PROBLEM REQUIREMENTS: Which lines in the material below contain the word "object"? Copy each of them.

RECORDS FOR THE TASK:
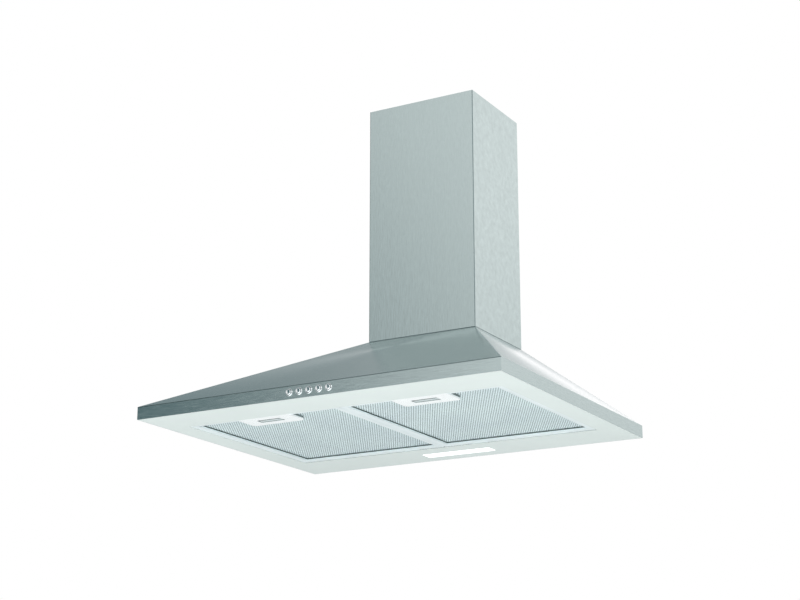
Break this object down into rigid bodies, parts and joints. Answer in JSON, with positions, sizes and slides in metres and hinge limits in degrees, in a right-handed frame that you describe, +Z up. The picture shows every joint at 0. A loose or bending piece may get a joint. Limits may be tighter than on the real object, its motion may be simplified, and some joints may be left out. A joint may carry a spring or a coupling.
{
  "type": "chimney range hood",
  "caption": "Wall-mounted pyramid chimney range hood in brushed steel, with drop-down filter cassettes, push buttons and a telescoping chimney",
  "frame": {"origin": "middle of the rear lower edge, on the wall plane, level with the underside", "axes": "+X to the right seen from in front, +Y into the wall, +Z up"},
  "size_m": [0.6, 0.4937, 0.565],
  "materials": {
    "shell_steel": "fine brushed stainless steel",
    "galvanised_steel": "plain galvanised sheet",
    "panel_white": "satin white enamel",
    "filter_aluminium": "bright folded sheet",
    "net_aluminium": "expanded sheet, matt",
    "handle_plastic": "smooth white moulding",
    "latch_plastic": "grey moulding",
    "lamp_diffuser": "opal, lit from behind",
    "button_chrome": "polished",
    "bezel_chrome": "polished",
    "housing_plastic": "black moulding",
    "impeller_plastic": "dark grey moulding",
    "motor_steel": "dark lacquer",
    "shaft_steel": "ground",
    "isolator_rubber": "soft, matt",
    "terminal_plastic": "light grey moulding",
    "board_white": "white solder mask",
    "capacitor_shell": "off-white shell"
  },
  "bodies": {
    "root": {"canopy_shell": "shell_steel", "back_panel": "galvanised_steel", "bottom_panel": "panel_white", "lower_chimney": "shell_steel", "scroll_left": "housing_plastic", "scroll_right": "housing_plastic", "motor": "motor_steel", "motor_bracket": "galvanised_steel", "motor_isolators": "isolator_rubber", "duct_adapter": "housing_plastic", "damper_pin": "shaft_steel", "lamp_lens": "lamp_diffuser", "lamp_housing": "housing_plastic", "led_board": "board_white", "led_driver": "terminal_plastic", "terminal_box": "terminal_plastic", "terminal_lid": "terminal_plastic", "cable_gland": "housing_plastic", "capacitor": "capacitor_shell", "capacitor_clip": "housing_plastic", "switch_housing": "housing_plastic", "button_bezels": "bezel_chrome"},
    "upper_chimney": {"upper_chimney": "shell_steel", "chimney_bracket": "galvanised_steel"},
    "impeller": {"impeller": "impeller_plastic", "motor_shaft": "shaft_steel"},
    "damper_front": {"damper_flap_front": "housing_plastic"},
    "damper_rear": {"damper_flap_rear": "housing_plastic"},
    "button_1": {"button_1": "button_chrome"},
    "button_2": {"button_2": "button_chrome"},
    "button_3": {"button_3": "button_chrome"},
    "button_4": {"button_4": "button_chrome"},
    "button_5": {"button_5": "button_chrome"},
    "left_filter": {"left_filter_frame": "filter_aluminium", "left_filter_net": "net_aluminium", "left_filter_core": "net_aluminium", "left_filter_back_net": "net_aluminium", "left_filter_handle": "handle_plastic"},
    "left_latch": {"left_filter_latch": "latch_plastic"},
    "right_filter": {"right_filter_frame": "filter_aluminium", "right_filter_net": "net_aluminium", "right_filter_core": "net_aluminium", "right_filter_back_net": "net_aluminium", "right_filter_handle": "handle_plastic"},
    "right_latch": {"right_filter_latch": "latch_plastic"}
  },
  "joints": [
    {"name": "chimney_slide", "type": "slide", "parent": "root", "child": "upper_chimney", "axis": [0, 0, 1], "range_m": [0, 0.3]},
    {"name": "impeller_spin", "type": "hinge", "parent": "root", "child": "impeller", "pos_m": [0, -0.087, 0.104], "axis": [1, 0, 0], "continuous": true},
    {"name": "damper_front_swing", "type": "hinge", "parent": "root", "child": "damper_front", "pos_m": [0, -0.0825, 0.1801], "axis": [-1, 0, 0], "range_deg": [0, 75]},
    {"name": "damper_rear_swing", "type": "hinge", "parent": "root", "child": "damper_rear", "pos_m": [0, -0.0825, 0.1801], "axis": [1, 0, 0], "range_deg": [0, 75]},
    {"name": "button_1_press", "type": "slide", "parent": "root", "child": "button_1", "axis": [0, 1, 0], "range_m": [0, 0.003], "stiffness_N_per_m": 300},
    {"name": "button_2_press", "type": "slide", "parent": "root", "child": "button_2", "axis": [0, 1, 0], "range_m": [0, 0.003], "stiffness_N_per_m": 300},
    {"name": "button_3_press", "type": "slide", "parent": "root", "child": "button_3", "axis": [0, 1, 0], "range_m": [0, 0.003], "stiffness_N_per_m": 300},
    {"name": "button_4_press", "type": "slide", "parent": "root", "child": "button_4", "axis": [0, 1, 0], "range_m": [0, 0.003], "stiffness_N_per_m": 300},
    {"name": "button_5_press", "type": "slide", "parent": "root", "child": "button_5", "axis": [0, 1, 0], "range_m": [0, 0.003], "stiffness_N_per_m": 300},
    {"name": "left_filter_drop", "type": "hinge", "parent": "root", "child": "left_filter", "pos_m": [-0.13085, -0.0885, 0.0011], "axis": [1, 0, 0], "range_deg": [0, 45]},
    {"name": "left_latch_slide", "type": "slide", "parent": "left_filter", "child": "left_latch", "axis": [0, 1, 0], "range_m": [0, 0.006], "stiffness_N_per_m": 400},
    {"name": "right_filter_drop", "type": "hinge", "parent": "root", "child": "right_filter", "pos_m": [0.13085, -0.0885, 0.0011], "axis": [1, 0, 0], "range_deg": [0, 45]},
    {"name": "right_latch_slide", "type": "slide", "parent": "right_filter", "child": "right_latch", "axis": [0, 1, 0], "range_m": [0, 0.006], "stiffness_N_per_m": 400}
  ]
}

---

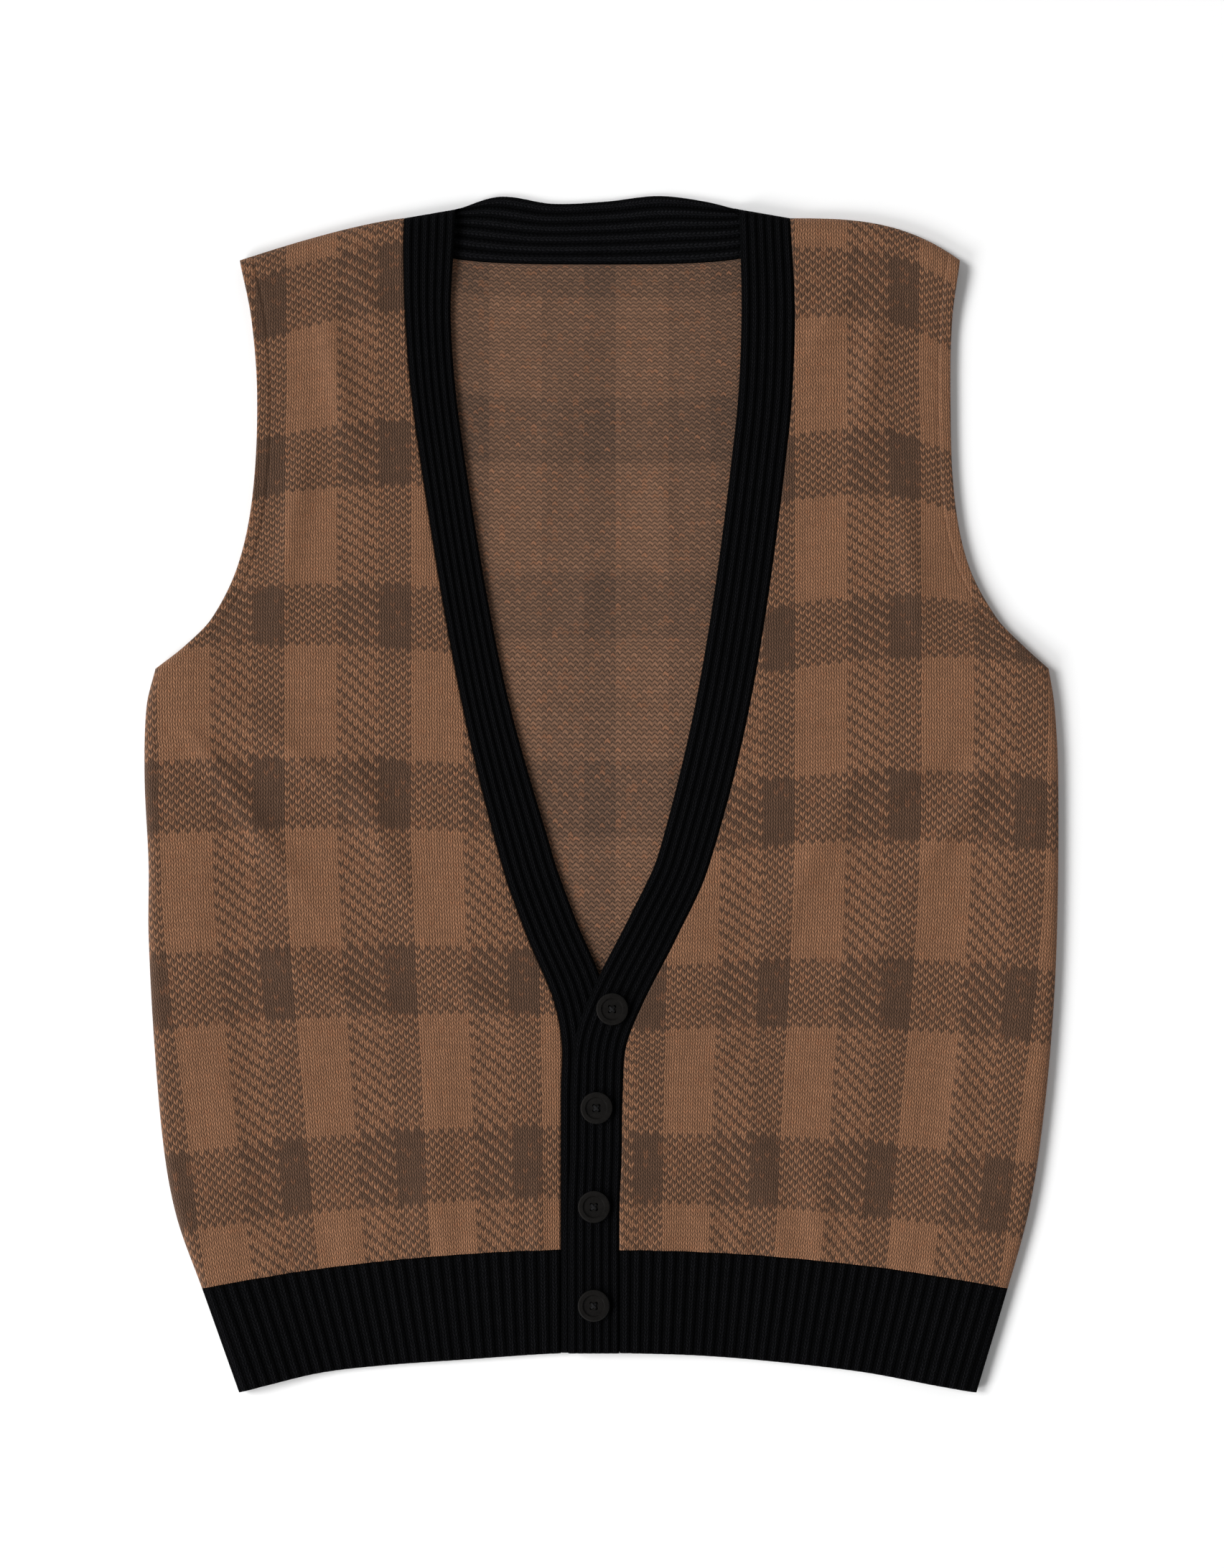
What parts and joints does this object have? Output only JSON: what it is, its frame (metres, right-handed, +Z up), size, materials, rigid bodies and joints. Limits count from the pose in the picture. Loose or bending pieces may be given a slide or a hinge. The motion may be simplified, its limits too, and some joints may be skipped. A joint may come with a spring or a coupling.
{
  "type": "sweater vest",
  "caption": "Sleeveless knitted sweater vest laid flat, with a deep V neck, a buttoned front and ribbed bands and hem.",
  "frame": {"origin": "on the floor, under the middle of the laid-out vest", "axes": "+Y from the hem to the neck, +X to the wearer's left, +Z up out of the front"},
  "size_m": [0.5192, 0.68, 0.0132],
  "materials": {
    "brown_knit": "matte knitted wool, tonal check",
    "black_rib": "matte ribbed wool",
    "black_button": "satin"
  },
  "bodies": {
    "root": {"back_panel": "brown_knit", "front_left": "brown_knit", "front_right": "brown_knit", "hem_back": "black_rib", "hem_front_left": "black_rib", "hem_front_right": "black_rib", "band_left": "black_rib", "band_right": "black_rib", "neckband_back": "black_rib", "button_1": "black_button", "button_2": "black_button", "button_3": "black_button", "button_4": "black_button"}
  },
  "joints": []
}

---

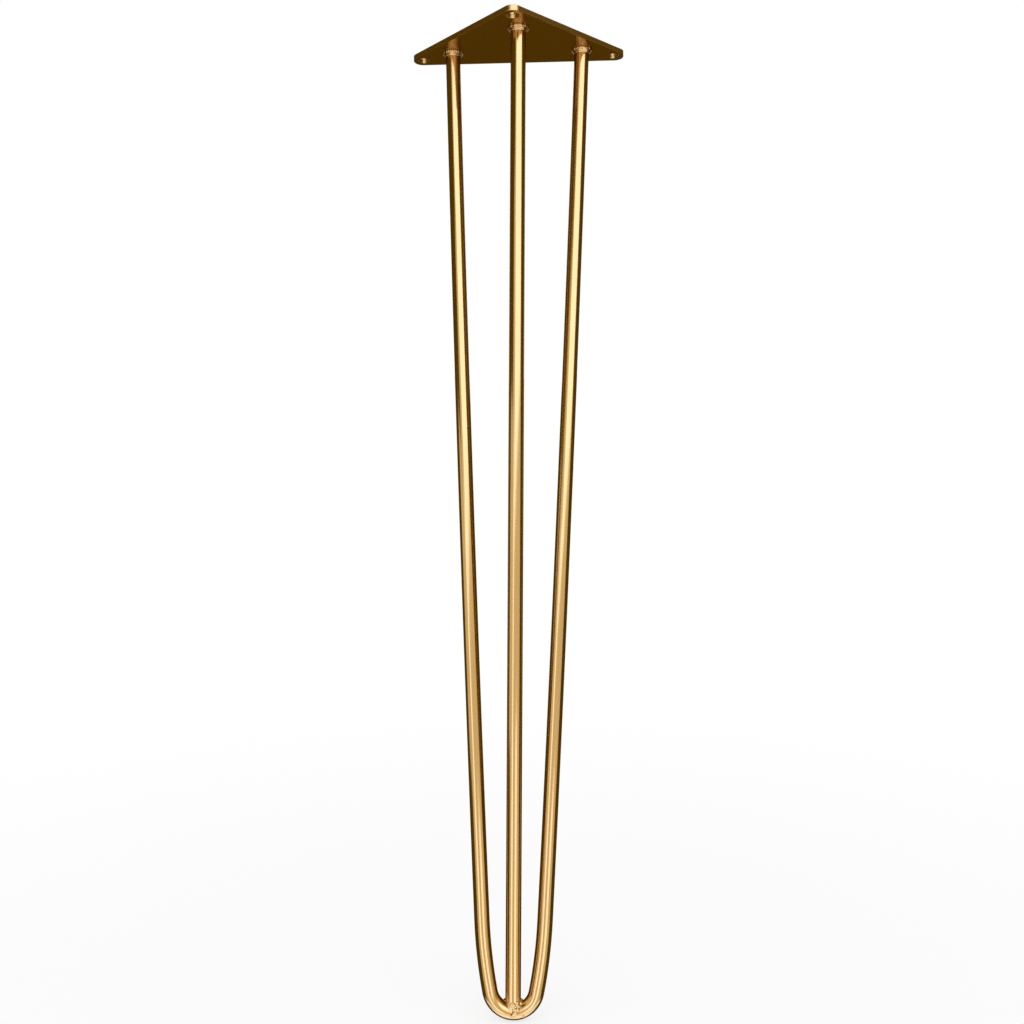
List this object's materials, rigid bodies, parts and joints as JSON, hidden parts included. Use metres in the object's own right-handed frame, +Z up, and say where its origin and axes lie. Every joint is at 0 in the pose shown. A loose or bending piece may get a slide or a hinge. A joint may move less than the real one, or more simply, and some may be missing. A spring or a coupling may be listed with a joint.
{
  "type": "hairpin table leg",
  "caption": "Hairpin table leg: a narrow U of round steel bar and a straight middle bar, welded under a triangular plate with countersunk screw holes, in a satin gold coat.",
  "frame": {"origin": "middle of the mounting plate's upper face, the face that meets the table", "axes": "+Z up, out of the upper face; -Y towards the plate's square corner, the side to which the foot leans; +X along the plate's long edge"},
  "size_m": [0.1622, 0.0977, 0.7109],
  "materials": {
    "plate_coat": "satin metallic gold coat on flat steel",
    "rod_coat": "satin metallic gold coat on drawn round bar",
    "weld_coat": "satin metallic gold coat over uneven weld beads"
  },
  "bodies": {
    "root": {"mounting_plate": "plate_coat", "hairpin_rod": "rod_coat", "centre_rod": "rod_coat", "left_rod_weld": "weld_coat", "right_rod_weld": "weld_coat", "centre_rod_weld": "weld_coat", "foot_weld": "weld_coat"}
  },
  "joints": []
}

FINAL RESULT:
Break this object down into rigid bodies, parts and joints. Answer in JSON, with positions, sizes and slides in metres and hinge limits in degrees, in a right-handed frame that you describe, +Z up. The picture shows every joint at 0. A loose or bending piece may get a joint. Limits may be tighter than on the real object, its motion may be simplified, and some joints may be left out. A joint may carry a spring or a coupling.
What parts and joints does this object have? Output only JSON: what it is, its frame (metres, right-handed, +Z up), size, materials, rigid bodies and joints. Limits count from the pose in the picture. Loose or bending pieces may be given a slide or a hinge. The motion may be simplified, its limits too, and some joints may be skipped. A joint may come with a spring or a coupling.
List this object's materials, rigid bodies, parts and joints as JSON, hidden parts included. Use metres in the object's own right-handed frame, +Z up, and say where its origin and axes lie. Every joint is at 0 in the pose shown. A loose or bending piece may get a slide or a hinge. A joint may move less than the real one, or more simply, and some may be missing. A spring or a coupling may be listed with a joint.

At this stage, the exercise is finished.